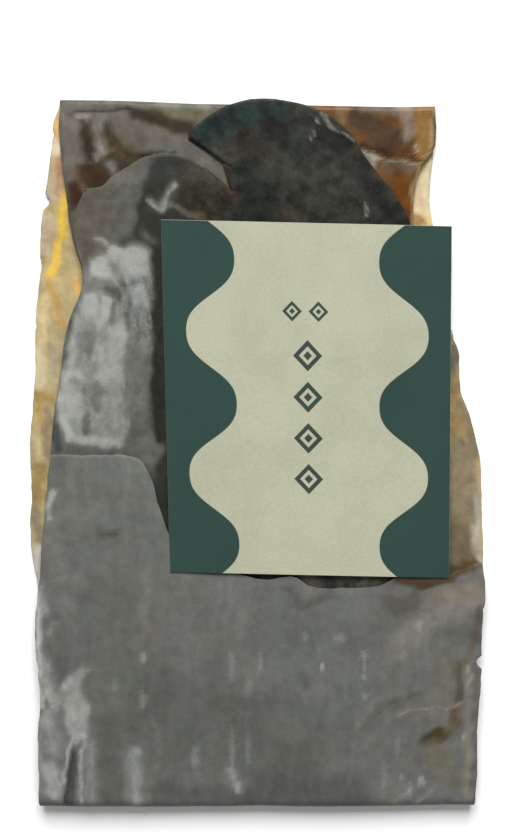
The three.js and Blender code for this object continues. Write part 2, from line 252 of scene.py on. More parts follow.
def height(panel, share, x, y):
    """Height of a panel's middle surface: its level, its part of the broad swells, the ruffles
    that crowd to its margins, the front's plump mound, crumples whose ridges are sharp because
    they turn where an unevenness passes 0, and the fine crinkle of dried blade."""
    z = LEVEL[panel] + SWELL_SHARE[panel] * sum(
        tall * wave(x * per_x + y * per_y + phase) for tall, per_x, per_y, phase in SWELLS
    )
    outward = np.abs(2 * share - 1)
    ruffle = RUFFLE_HEIGHT[panel] * outward**RUFFLE_CROWDING
    z = z + ruffle * wave(y / RUFFLE_LENGTH[panel] + np.where(share < 0.5, 0, RUFFLE_SHIFT))
    frill = FRILL_HEIGHT * outward ** (2 * RUFFLE_CROWDING)
    z = z + frill * wave(y / FRILL_LENGTH + patchy(x, y, FRILL_DRIFT, 31 + panel))
    if panel == FRONT:
        away = ((x - PLUMP_PLACE[0]) / PLUMP_REACH[0]) ** 2 + ((y - PLUMP_PLACE[1]) / PLUMP_REACH[1]) ** 2
        z = z + PLUMP_HEIGHT * np.maximum(0, 1 - away) ** 2
    for place_x, place_y, reach_x, reach_y, tall in CRUMPLES.get(panel, ()):
        away = ((x - place_x) / reach_x) ** 2 + ((y - place_y) / reach_y) ** 2
        facets = np.abs(patchy(x, y, CRUMPLE_SIZE, 91)) + 0.5 * np.abs(patchy(x, y, CRUMPLE_SIZE / 2, 92))
        z = z - tall * ease(CRUMPLE_FADE - away) * (facets - CRUMPLE_SINK)
    return z + layered(x, y, CRINKLE, 41 + panel, 10)


def row_points(panel, share, y):
    """Points [x, y, z, half thickness, panel] of one panel, at shares of its width and at y."""
    share, y = np.broadcast_arrays(share, y)
    x = lerp(margin(panel, 0, y), margin(panel, 1, y), share)
    half = 0.5 * lerp(BLADE_THICKNESS_MIDDLE, BLADE_THICKNESS_MARGIN, np.abs(2 * share - 1) ** 3)
    return np.stack([x, y, height(panel, share, x, y), half, np.full(x.shape, float(panel))], -1)


def panel_points(panel, from_y, to_y, count):
    """Rows of a panel from one line across it to another, evenly spaced, the first left out."""
    along = (np.arange(count) + 1)[:, None] / count
    return row_points(panel, columns, lerp(np.asarray(from_y, float), np.asarray(to_y, float), along))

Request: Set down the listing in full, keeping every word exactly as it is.

Full solution:
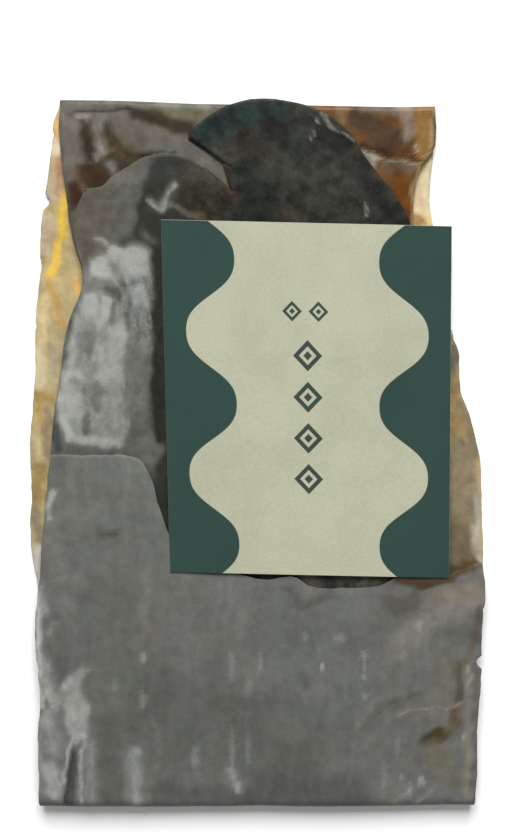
The three.js and Blender code for this object continues. Write part 2, from line 252 of scene.py on. More parts follow.
def height(panel, share, x, y):
    """Height of a panel's middle surface: its level, its part of the broad swells, the ruffles
    that crowd to its margins, the front's plump mound, crumples whose ridges are sharp because
    they turn where an unevenness passes 0, and the fine crinkle of dried blade."""
    z = LEVEL[panel] + SWELL_SHARE[panel] * sum(
        tall * wave(x * per_x + y * per_y + phase) for tall, per_x, per_y, phase in SWELLS
    )
    outward = np.abs(2 * share - 1)
    ruffle = RUFFLE_HEIGHT[panel] * outward**RUFFLE_CROWDING
    z = z + ruffle * wave(y / RUFFLE_LENGTH[panel] + np.where(share < 0.5, 0, RUFFLE_SHIFT))
    frill = FRILL_HEIGHT * outward ** (2 * RUFFLE_CROWDING)
    z = z + frill * wave(y / FRILL_LENGTH + patchy(x, y, FRILL_DRIFT, 31 + panel))
    if panel == FRONT:
        away = ((x - PLUMP_PLACE[0]) / PLUMP_REACH[0]) ** 2 + ((y - PLUMP_PLACE[1]) / PLUMP_REACH[1]) ** 2
        z = z + PLUMP_HEIGHT * np.maximum(0, 1 - away) ** 2
    for place_x, place_y, reach_x, reach_y, tall in CRUMPLES.get(panel, ()):
        away = ((x - place_x) / reach_x) ** 2 + ((y - place_y) / reach_y) ** 2
        facets = np.abs(patchy(x, y, CRUMPLE_SIZE, 91)) + 0.5 * np.abs(patchy(x, y, CRUMPLE_SIZE / 2, 92))
        z = z - tall * ease(CRUMPLE_FADE - away) * (facets - CRUMPLE_SINK)
    return z + layered(x, y, CRINKLE, 41 + panel, 10)


def row_points(panel, share, y):
    """Points [x, y, z, half thickness, panel] of one panel, at shares of its width and at y."""
    share, y = np.broadcast_arrays(share, y)
    x = lerp(margin(panel, 0, y), margin(panel, 1, y), share)
    half = 0.5 * lerp(BLADE_THICKNESS_MIDDLE, BLADE_THICKNESS_MARGIN, np.abs(2 * share - 1) ** 3)
    return np.stack([x, y, height(panel, share, x, y), half, np.full(x.shape, float(panel))], -1)


def panel_points(panel, from_y, to_y, count):
    """Rows of a panel from one line across it to another, evenly spaced, the first left out."""
    along = (np.arange(count) + 1)[:, None] / count
    return row_points(panel, columns, lerp(np.asarray(from_y, float), np.asarray(to_y, float), along))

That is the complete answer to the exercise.